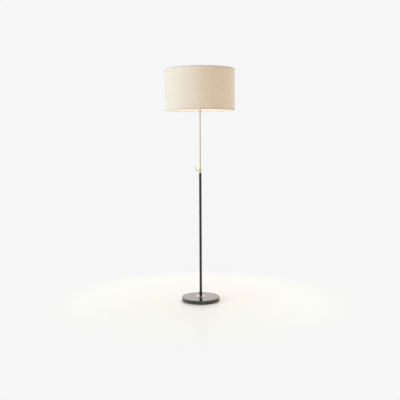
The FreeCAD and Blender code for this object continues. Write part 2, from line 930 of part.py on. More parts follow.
def switch_knob():
    """The turn knob: a round hub with a flat paddle for finger and thumb."""
    hub_end = knob_hub_start + knob_hub_length
    hub = turned([
        (0, knob_hub_start),
        (knob_hub_diameter / 2, knob_hub_start, knob_hub_round),
        (knob_hub_diameter / 2, hub_end, knob_hub_round),
        (0, hub_end),
    ])
    hub_radius = knob_hub_diameter / 2
    half_width = knob_paddle_width / 2
    half_thickness = knob_paddle_thickness / 2
    widened = knob_paddle_start + knob_paddle_flare
    outline = [
        (V(-half_thickness, -hub_radius, knob_paddle_start), 0),
        (V(-half_thickness, -half_width, widened), knob_flare_round),
        (V(-half_thickness, -half_width, knob_paddle_reach), knob_corner_round),
        (V(-half_thickness, half_width, knob_paddle_reach), knob_corner_round),
        (V(-half_thickness, half_width, widened), knob_flare_round),
        (V(-half_thickness, hub_radius, knob_paddle_start), 0),
    ]
    blade = Part.Face(Part.Wire(rounded_edges(outline, closed=True)))
    paddle = blade.extrude(V(knob_paddle_thickness, 0, 0))
    shaft = Part.makeCylinder(switch_shaft_diameter / 2, switch_shaft_outer)
    knob = hub.fuse(paddle).removeSplitter().cut(shaft)
    return aimed(knob, V(0, 0, switch_axis), FRONT)


# ---- Bulb ---------------------------------------------------------------------------------------
bulb_tip = body_top + contact_lift + running_gap
bulb_insulator_foot = bulb_tip + bulb_contact_height
bulb_cap_foot = bulb_insulator_foot + bulb_insulator_height
bulb_cap_top = bulb_cap_foot + bulb_cap_length
bulb_top = bulb_tip + bulb_length


def bulb_contact():
    return Part.makeCylinder(bulb_contact_diameter / 2, bulb_contact_height, V(0, 0, bulb_tip))


def bulb_insulator():
    """The black glass cone between the bulb's contact and its cap."""
    return turned([
        (0, bulb_insulator_foot),
        (bulb_contact_diameter / 2, bulb_insulator_foot),
        (bulb_cap_radius - bulb_cap_wall, bulb_cap_foot),
        (0, bulb_cap_foot),
    ])


def bulb_cap():
    """The bulb's screw cap, as the smooth cup that its thread is rolled on."""
    bore = bulb_cap_radius - bulb_cap_wall
    return turned([
        (0, bulb_cap_foot),
        (bulb_cap_radius, bulb_cap_foot, edge_round),
        (bulb_cap_radius, bulb_cap_top),
        (bore, bulb_cap_top),
        (bore, bulb_cap_foot + bulb_cap_wall),
        (0, bulb_cap_foot + bulb_cap_wall),
    ])


def globe_corners(inset):
    """The glass's outline from its crown down to its neck, moved inwards by the inset."""
    globe = bulb_diameter / 2 - inset
    neck = bulb_cap_radius - bulb_cap_wall - running_gap - inset
    equator = bulb_top - bulb_diameter / 2
    return [
        (0, bulb_top - inset),
        (globe, bulb_top - inset, globe - bulb_crown_flat),
        (globe, equator - bulb_shoulder_drop, bulb_shoulder_bend - inset),
        (neck, bulb_cap_top + bulb_neck_height, bulb_neck_bend + inset),
        (neck, bulb_cap_top - bulb_neck_in_cap),
    ]


def bulb_glass():
    """The opal glass, blown to an even wall and open at its neck in the cap."""
    outside = globe_corners(0)
    inside = globe_corners(bulb_wall)
    return turned(outside + inside[::-1])


# ---- Drum shade ---------------------------------------------------------------------------------
ring_radius = shade_bore - ring_wire_diameter / 2
ring_level = shade_top - trim_thickness - running_gap - ring_wire_diameter / 2
foot_ring_radius = shade_bore - foot_ring_wire_diameter / 2
foot_ring_level = shade_foot + trim_thickness + running_gap + foot_ring_wire_diameter / 2
arm_level = shade_seat + spider_washer_thickness / 2


def wire_ring(radius, level, wire_diameter):
    """A ring of round wire about Z."""
    return Part.makeTorus(radius, wire_diameter / 2, V(0, 0, level))


def shade_linen():
    """The outer cloth of the drum."""
    return ring_of(lining_radius, linen_radius, shade_foot + trim_thickness, shade_top - trim_thickness)


def shade_lining():
    """The stiff white sheet that the linen is laid on."""
    return ring_of(shade_bore, lining_radius, shade_foot + trim_thickness, shade_top - trim_thickness)


def spider_arm():
    """One arm of the spider along +X, from inside the washer out to the top ring."""
    end = ring_radius - ring_wire_diameter / 2
    drop_end = end - spider_level_run
    drop_start = drop_end - spider_slope_run
    return rod_along([
        (V(spider_washer_diameter / 2 - spider_foothold, 0, arm_level), 0),
        (V(drop_start, 0, arm_level), spider_bend),
        (V(drop_end, 0, ring_level), spider_bend),
        (V(end + weld_overlap, 0, ring_level), 0),
    ], spider_wire_diameter / 2)


def spider_turns():
    """The angle of each arm about Z, in degrees."""
    return [spider_first_arm + i * 360 / spider_arms for i in range(spider_arms)]


def shade_spider():
    """The washer and its arms, which hang the shade on the harp."""
    washer = Part.makeCylinder(
        spider_washer_diameter / 2, spider_washer_thickness, V(0, 0, shade_seat))
    arms = [spider_arm().rotated(V(0, 0, 0), UP, turn) for turn in spider_turns()]
    spider = washer.fuse(arms).removeSplitter()
    hole = Part.makeCylinder(post_diameter / 2 + loose_gap, shade_top, V(0, 0, 0))
    ring = wire_ring(ring_radius, ring_level, ring_wire_diameter)
    return spider.cut([hole, ring])


def trim(edge, inward, inner_radius):
    """The rolled strip of linen over one edge of the drum. Inward is 1 up from a foot, -1 down."""
    outside = linen_radius + trim_thickness
    inside = inner_radius - running_gap
    return turned([
        (outside, edge + inward * trim_outer_height),
        (outside, edge, trim_round),
        (inside - trim_thickness, edge, trim_round),
        (inside - trim_thickness, edge + inward * trim_inner_height),
        (inside, edge + inward * trim_inner_height),
        (inside, edge + inward * trim_thickness),
        (linen_radius, edge + inward * trim_thickness),
        (linen_radius, edge + inward * trim_outer_height),
    ])


def shade_top_trim():
    """The top edge's strip, slit where the spider's arms pass."""
    strip = trim(shade_top, -1, ring_radius - ring_wire_diameter / 2)
    slits = []
    for turn in spider_turns():
        way = Part.makeCylinder(
            spider_wire_diameter / 2 + running_gap, ring_radius, V(0, 0, ring_level), V(1, 0, 0))
        slits.append(way.rotated(V(0, 0, 0), UP, turn))
    return strip.cut(slits)


def shade_foot_trim():
    return trim(shade_foot, 1, foot_ring_radius - foot_ring_wire_diameter / 2)


def finial():
    """The small brass knob that holds the shade down on the harp."""
    foot = shade_seat + spider_washer_thickness
    top = foot + finial_height
    flange = finial_flange_diameter / 2
    waist = finial_waist_diameter / 2
    ball = finial_ball_diameter / 2
    knob = turned([
        (0, foot),
        (flange, foot, edge_round),
        (flange, foot + finial_flange_height, finial_flange_round),
        (waist, foot + finial_waist_foot, finial_waist_fillet),
        (waist, foot + finial_waist_top, finial_waist_fillet),
        (ball, foot + finial_ball_foot, finial_ball_foot_round),
        (ball, top, finial_ball_crown_round),
        (0, top),
    ])
    thread = Part.makeCylinder(post_diameter / 2, post_height + running_gap, V(0, 0, shade_seat))
    return knob.cut(thread)


# ---- Nodes --------------------------------------------------------------------------------------
def all_nodes():
    """Every piece of the lamp by its node's name."""
    return {
        "felt_pad": felt_pad(),
        "stone_base": stone_base(),
        "backing_plate": backing_plate(),
        "base_washer": base_washer(),
        "base_nut": base_nut(),
        "foot_nipple": foot_nipple(),
        "cord_bush": cord_bush(),
        "base_rosette": base_rosette(),
        "foot_ferrule": foot_ferrule(),
        "ferrule_grub_screw": ferrule_grub_screw(),
        "lower_tube": lower_tube(),
        "clamp_collar": clamp_collar(),
        "guide_bush": guide_bush(),
        "clamp_pad": clamp_pad(),
        "clamp_lever": clamp_lever(),
        "glide_bush": glide_bush(),
        "mast_tube": mast_tube(),
        "mast_plug": mast_plug(),
        "stop_ring": stop_ring(),
        "mast_coupling": mast_coupling(),
        "holder_nipple": holder_nipple(),
        "harp_saddle": harp_saddle(),
        "harp_wire": harp_wire(),
        "harp_sleeves": harp_sleeves(),
        "harp_stud": harp_stud(),
        "holder_cap": holder_cap(),
        "holder_shell": holder_shell(),
        "holder_paper": holder_paper(),
        "holder_body": holder_body(),
        "terminal_screws": terminal_screws(),
        "screw_shell": screw_shell(),
        "centre_contact": centre_contact(),
        "switch_shaft": switch_shaft(),
        "switch_knob": switch_knob(),
        "bulb_contact": bulb_contact(),
        "bulb_insulator": bulb_insulator(),
        "bulb_cap": bulb_cap(),
        "bulb_glass": bulb_glass(),
        "shade_linen": shade_linen(),
        "shade_lining": shade_lining(),
        "shade_top_ring": wire_ring(ring_radius, ring_level, ring_wire_diameter),
        "shade_foot_ring": wire_ring(foot_ring_radius, foot_ring_level, foot_ring_wire_diameter),
        "shade_spider": shade_spider(),
        "shade_top_trim": shade_top_trim(),
        "shade_foot_trim": shade_foot_trim(),
        "finial": finial(),
    }


os.makedirs("parts", exist_ok=True)
for name, shape in all_nodes().items():
    if not shape.isValid():
        raise ValueError(name + " isn't a valid solid")
    shape.exportStep("parts/" + name + ".step")
    print(f"{name:20s} solids {len(shape.Solids)}  volume {shape.Volume / 1000:9.3f} cm3")
print(f"shade's foot {shade_foot:.1f}, top {shade_top:.1f}, clamp axis {clamp_axis:.1f}")
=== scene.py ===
import logging
import math
from dataclasses import dataclass
from enum import Enum
from typing import Any, Callable, Sequence

import bmesh
import bpy
from bpy.types import Light, Material, Node, NodeSocket, NodeTree, Object
from mathutils import Matrix, Vector


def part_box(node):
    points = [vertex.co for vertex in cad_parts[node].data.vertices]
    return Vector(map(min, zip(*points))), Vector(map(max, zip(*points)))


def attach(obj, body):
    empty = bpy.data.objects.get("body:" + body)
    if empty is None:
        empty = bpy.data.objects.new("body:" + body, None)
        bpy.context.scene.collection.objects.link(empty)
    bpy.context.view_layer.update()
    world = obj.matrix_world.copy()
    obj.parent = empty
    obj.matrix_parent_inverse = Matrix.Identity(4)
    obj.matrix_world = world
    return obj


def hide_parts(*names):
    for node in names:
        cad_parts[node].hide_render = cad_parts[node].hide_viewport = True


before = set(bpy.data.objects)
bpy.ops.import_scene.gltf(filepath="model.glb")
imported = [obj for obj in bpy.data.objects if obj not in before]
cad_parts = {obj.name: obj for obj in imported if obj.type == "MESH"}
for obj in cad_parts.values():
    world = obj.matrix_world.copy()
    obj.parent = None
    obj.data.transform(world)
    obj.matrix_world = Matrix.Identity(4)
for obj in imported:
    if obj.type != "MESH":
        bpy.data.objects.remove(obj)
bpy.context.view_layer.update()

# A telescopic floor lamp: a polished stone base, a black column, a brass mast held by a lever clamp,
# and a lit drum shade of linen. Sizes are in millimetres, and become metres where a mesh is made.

MM = 0.001
log = logging.getLogger("floor_lamp")

Outline = Callable[[float], Sequence[Vector]]


class Body(Enum):
    """The bodies that the pieces made here ride on."""

    STAND = "stand"
    CLAMP_LEVER = "clamp_lever"
    MAST = "mast"


# ---- Nodes --------------------------------------------------------------------------------------
def linear(code: str) -> tuple[float, float, float, float]:
    """Turns an sRGB hex colour into the linear one that the nodes take.

    Args:
        code: the colour, as "#rrggbb".

    Returns:
        Red, green, blue and an alpha of 1.
    """
    shares = [int(code[i:i + 2], 16) / 255 for i in (1, 3, 5)]
    red, green, blue = (s / 12.92 if s <= 0.04045 else ((s + 0.055) / 1.055) ** 2.4 for s in shares)
    return red, green, blue, 1.0


def feed(node: Node, inputs: dict[str | int, Any]) -> None:
    """Sets or links a node's inputs.

    Args:
        node: the node.
        inputs: for each input's name or number, a value, a socket, or a node, whose first
            output in use is linked.
    """
    for key, value in inputs.items():
        socket = node.inputs[key] if isinstance(key, int) else next(
            s for s in node.inputs if s.enabled and s.name == key)
        if isinstance(value, Node):
            value = next(s for s in value.outputs if s.enabled)
        if isinstance(value, NodeSocket):
            node.id_data.links.new(value, socket)
        else:
            socket.default_value = value


def add_node(tree: NodeTree, kind: str, inputs: dict[str | int, Any] | None = None,
             **settings: Any) -> Node:
    """Adds a node with its settings and links.

    Args:
        tree: the node tree that it goes in.
        kind: the node's type, without "ShaderNode".
        inputs: what goes into it, as for feed.
        settings: the node's own properties.

    Returns:
        The node.
    """
    node = tree.nodes.new("ShaderNode" + kind)
    for name, value in settings.items():
        setattr(node, name, value)
    feed(node, inputs or {})
    return node


# ---- Finishes -----------------------------------------------------------------------------------
@dataclass(frozen=True)
class Finish:
    """A surface finish: its plain values, and a texture that each kind of finish draws."""

    name: str
    slot: str
    colour: str
    roughness: float
    metallic: float = 0.0

    def material(self) -> Material:
        """Builds the material the first time that it is asked for.

        Returns:
            The material.
        """
        made = bpy.data.materials.get(self.name)
        if made is None:
            made = bpy.data.materials.new(self.name)
            made.use_nodes = True
            made.diffuse_color = linear(self.colour)
            feed(made.node_tree.nodes["Principled BSDF"], {
                "Base Color": linear(self.colour), "Roughness": self.roughness, "Metallic": self.metallic,
                **self.texture(made.node_tree)})
        return made

    def texture(self, tree: NodeTree) -> dict[str, Any]:
        """Draws the finish's own colour, roughness and relief.

        Args:
            tree: the material's node tree.

        Returns:
            What goes into the shader's inputs.
        """
        raise NotImplementedError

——

** WHAT IS EXPECTED **
Each line from the line with "for name, shape" to the line with "before = set(bpy.data.objects)" is to be echoed exactly; both boundary lines are included, and nothing else is to be output.

** EXERCISE OUTPUT **
for name, shape in all_nodes().items():
    if not shape.isValid():
        raise ValueError(name + " isn't a valid solid")
    shape.exportStep("parts/" + name + ".step")
    print(f"{name:20s} solids {len(shape.Solids)}  volume {shape.Volume / 1000:9.3f} cm3")
print(f"shade's foot {shade_foot:.1f}, top {shade_top:.1f}, clamp axis {clamp_axis:.1f}")
=== scene.py ===
import logging
import math
from dataclasses import dataclass
from enum import Enum
from typing import Any, Callable, Sequence

import bmesh
import bpy
from bpy.types import Light, Material, Node, NodeSocket, NodeTree, Object
from mathutils import Matrix, Vector


def part_box(node):
    points = [vertex.co for vertex in cad_parts[node].data.vertices]
    return Vector(map(min, zip(*points))), Vector(map(max, zip(*points)))


def attach(obj, body):
    empty = bpy.data.objects.get("body:" + body)
    if empty is None:
        empty = bpy.data.objects.new("body:" + body, None)
        bpy.context.scene.collection.objects.link(empty)
    bpy.context.view_layer.update()
    world = obj.matrix_world.copy()
    obj.parent = empty
    obj.matrix_parent_inverse = Matrix.Identity(4)
    obj.matrix_world = world
    return obj


def hide_parts(*names):
    for node in names:
        cad_parts[node].hide_render = cad_parts[node].hide_viewport = True


before = set(bpy.data.objects)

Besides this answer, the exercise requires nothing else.